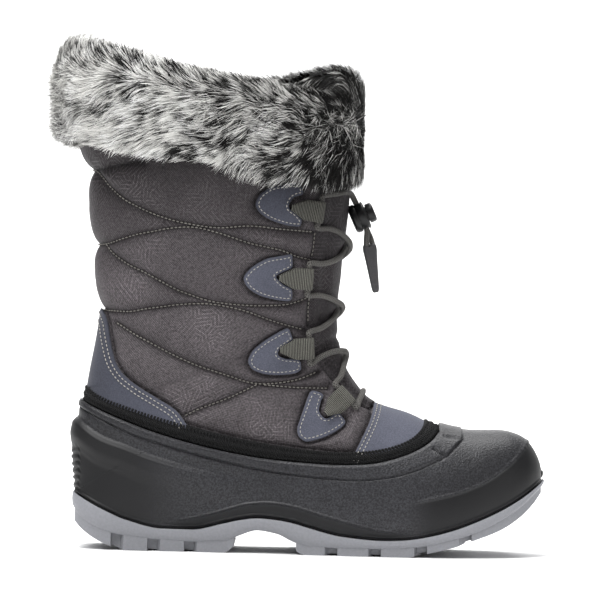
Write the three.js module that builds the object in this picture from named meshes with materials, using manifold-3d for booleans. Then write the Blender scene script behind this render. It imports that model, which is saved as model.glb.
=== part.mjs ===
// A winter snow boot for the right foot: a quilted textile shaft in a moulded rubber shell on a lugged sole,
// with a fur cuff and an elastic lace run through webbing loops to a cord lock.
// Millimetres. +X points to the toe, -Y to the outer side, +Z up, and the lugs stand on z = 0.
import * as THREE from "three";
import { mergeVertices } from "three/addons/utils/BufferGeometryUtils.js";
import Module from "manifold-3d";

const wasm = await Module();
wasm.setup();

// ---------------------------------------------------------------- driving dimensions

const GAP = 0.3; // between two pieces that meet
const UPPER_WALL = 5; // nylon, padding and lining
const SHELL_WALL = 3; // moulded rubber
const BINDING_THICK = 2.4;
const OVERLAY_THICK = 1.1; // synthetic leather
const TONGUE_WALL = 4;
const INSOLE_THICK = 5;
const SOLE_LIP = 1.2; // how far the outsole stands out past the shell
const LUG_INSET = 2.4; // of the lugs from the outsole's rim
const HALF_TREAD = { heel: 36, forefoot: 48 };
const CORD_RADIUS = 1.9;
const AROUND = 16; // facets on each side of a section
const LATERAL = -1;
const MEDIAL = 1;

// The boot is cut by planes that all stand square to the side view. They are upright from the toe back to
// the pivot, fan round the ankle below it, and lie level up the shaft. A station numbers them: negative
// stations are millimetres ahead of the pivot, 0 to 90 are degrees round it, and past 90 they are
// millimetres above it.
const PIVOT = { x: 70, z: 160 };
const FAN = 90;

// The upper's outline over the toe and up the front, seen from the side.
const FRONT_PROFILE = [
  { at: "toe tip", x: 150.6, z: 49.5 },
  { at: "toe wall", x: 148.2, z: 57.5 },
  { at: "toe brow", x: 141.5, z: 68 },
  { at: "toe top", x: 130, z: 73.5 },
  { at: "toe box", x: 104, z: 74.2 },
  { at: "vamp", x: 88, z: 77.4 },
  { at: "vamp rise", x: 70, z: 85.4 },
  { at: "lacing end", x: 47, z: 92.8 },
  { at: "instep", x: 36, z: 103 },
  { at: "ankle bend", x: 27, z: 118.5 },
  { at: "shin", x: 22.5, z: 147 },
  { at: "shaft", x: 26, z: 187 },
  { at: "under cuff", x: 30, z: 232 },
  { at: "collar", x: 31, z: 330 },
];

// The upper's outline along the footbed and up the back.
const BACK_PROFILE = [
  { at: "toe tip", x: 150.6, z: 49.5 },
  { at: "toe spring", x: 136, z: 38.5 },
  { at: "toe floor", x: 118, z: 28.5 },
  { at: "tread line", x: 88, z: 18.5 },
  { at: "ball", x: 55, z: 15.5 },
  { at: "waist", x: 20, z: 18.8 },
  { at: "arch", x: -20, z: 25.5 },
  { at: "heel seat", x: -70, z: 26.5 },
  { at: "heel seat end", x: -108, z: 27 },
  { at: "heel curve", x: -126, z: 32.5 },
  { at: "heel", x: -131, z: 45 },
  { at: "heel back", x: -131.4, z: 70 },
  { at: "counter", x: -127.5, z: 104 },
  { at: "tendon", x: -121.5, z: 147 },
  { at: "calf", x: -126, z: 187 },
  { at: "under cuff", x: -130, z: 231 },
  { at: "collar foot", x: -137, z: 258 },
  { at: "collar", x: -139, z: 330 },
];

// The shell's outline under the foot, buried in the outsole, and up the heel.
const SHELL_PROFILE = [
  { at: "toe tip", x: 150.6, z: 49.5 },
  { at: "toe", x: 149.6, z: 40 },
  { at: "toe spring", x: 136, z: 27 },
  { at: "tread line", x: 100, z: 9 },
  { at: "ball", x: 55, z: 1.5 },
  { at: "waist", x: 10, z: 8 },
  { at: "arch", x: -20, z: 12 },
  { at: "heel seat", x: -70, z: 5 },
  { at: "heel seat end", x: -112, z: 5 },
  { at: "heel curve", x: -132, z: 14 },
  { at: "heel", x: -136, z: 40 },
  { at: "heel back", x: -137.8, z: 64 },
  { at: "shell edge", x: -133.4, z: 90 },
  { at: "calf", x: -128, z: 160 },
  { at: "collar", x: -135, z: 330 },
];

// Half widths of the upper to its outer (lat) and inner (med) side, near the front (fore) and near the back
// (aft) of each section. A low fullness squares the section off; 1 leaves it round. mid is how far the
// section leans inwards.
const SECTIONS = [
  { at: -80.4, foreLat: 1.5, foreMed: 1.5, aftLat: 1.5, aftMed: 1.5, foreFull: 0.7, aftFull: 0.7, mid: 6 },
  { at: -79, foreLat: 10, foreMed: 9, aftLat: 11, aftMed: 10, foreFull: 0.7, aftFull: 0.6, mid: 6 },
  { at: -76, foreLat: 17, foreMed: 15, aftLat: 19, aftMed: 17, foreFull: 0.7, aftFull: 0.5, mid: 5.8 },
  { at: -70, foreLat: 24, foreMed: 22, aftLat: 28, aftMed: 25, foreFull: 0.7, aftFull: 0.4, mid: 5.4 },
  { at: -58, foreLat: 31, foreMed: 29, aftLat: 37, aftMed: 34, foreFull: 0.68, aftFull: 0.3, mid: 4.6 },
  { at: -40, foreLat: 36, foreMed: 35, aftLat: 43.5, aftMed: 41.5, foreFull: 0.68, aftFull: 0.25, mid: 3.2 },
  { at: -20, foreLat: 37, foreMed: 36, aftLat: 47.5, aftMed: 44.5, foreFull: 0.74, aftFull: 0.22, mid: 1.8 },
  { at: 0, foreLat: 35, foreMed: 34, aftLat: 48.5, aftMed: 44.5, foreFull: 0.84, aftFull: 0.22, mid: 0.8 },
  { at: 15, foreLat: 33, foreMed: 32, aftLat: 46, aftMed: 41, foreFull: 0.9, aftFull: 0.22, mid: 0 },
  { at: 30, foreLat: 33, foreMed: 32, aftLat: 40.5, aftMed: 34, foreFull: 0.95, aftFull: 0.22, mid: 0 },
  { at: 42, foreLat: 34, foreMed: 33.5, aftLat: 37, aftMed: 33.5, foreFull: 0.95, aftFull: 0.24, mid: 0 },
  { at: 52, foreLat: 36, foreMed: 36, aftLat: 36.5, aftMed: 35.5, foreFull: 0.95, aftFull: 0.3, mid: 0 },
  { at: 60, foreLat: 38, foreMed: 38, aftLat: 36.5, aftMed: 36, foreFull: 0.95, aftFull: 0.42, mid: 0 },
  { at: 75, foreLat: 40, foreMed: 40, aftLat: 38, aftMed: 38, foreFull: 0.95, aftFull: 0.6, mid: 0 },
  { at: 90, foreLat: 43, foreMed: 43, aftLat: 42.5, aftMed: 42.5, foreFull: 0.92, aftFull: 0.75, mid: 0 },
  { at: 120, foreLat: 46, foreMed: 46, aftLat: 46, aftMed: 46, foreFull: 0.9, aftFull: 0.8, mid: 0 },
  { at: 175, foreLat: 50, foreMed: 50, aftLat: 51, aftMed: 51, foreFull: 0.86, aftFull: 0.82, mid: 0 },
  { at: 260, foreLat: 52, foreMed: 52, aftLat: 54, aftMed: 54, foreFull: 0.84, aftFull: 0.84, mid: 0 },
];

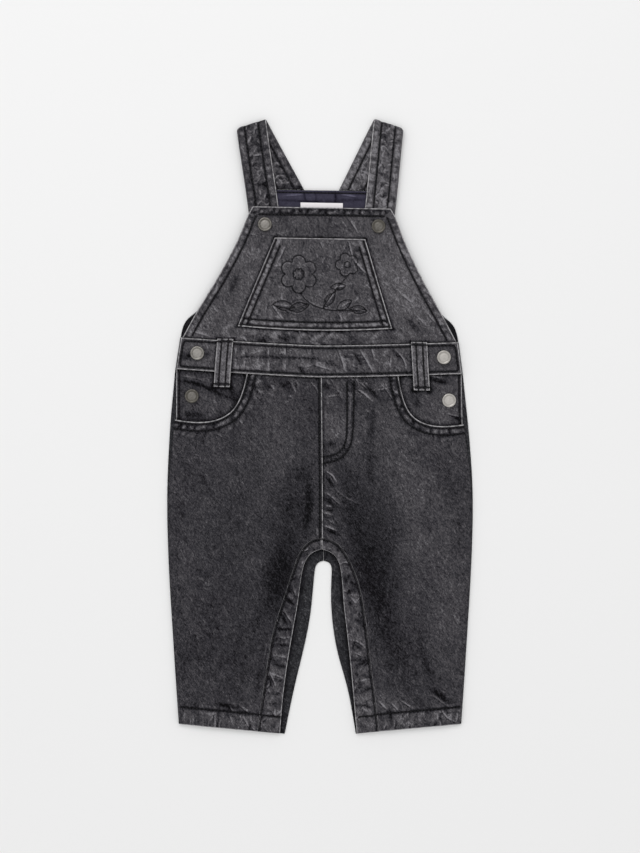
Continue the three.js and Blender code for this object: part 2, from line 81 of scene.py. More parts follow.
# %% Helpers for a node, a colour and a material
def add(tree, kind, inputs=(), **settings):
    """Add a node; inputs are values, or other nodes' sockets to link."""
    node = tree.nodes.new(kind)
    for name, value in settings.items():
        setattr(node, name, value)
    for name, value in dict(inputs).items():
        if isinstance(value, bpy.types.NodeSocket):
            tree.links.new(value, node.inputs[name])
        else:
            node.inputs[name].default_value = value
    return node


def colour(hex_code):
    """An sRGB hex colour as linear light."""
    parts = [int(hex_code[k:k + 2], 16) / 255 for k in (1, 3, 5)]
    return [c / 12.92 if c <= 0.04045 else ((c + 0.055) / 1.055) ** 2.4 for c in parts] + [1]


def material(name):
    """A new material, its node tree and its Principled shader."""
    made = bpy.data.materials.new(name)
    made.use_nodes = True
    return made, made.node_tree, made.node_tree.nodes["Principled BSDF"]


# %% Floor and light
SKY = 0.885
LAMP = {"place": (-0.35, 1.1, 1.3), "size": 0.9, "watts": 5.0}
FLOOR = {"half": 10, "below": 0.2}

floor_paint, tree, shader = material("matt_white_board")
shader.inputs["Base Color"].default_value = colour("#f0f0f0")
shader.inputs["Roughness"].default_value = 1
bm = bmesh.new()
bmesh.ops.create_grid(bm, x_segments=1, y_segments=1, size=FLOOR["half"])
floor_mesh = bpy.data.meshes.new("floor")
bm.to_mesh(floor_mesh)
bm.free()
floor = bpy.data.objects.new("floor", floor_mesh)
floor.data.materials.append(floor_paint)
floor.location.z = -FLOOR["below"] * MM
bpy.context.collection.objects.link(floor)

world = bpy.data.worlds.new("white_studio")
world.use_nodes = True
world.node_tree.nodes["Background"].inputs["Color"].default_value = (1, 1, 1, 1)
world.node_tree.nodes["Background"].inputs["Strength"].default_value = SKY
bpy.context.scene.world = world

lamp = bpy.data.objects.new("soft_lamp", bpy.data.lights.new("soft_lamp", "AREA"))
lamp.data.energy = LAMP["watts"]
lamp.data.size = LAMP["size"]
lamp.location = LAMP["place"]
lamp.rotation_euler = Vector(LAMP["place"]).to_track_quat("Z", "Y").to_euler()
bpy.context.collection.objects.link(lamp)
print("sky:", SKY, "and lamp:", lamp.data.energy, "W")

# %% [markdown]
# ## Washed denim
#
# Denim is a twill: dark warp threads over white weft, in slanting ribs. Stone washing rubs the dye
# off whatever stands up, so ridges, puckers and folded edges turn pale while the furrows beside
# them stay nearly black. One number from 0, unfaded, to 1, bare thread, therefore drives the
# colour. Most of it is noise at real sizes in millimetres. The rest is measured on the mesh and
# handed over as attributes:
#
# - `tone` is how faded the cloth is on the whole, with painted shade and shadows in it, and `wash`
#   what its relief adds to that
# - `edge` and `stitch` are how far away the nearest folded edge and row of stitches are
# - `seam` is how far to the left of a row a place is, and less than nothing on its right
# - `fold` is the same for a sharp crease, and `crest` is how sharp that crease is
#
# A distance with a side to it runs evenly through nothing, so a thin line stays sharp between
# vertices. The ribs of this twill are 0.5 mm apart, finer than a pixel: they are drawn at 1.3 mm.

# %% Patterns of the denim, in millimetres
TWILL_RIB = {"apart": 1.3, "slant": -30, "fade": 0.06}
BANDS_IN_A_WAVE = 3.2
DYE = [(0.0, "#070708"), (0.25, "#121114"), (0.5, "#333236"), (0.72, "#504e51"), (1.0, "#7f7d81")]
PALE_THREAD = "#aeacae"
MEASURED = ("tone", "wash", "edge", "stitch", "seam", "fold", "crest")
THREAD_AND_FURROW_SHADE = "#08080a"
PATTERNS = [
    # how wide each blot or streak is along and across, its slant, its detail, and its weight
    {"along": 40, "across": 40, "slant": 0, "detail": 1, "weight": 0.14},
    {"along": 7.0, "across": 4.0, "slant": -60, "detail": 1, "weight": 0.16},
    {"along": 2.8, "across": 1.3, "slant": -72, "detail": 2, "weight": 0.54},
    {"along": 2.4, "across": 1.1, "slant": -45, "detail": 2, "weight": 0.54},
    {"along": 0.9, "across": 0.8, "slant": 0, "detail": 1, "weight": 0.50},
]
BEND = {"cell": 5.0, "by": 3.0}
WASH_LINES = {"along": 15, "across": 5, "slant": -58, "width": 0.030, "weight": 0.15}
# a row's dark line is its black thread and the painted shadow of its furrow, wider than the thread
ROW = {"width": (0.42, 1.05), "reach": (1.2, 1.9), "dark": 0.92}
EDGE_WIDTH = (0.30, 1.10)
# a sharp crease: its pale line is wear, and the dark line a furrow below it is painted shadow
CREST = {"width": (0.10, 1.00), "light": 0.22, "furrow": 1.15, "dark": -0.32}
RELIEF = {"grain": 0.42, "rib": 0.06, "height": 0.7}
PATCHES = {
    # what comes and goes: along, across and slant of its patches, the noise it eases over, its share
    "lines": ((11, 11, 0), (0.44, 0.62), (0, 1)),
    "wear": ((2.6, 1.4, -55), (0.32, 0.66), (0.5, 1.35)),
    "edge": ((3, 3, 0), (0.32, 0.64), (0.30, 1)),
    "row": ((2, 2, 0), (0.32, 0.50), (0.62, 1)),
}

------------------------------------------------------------

**Your objective:** Only a number is wanted: how many lines contain the word "Blender"?

**Correct output:** 2